5th Poland Ambassador to South Korea
- In office 2007–2011
- Preceded by: Andrzej Derlatka
- Succeeded by: Krzysztof Majka

4th Poland Ambassador to Azerbaijan
- In office February 2015 – 2019
- Preceded by: Michał Łabenda
- Succeeded by: Rafał Poborski

Personal details
- Born: 2 January 1966 (age 60) Warsaw, Poland
- Children: one
- Education: University of Warsaw
- Profession: Diplomat

= Marek Całka =

Polish politician (born 1966)

Marek Janusz Całka (born 2 January 1966 in Warsaw, Poland) is a Polish civil servant and career diplomat serving as a Poland ambassador to South Korea (2007–2011) and Azerbaijan (2015–2019).

== Life ==
=== Education ===
Marek Całka has graduated from history at the University of Warsaw in 1991.
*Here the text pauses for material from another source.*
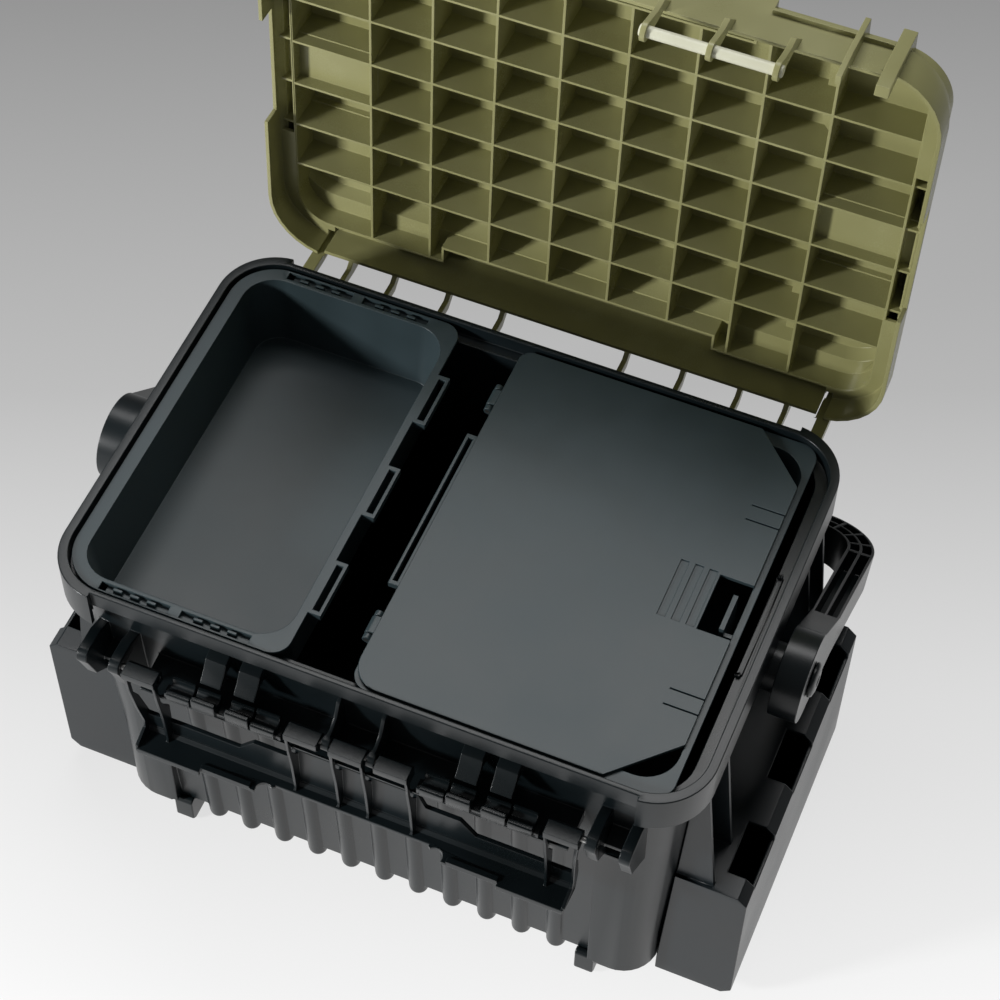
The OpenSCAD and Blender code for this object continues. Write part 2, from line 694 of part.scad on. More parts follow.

Besides Polish, he speaks English, and Russian languages.

=== Diplomatic career ===
Following his work for the Centre for Eastern Studies (1992–1993), Całka joined the Polish diplomatic service in 1993. At the Ministry of Foreign Affairs in Warsaw he had been responsible mostly for the foreign policy planning, including on the position of the head of the Department of Urban Studies and Planning (1996–1998) and the Eastern Director deputy director (2010–2015). He served as counsellor at the embassies in Budapest (1999–2000) and Moscow (2000–2003). In 2006, he was an Assistant Secretary of State at Chancellery of the Prime Minister. In 2007, he became Poland Ambassador to South Korea. He ended his term in 2010. In December 2014, he was appointed Poland ambassador to Azerbaijan, he took the post in February 2015. He has been accredited also to Turkmenistan. Całka ended his term in 2019. That year he became director of the Department of Economic Cooperation.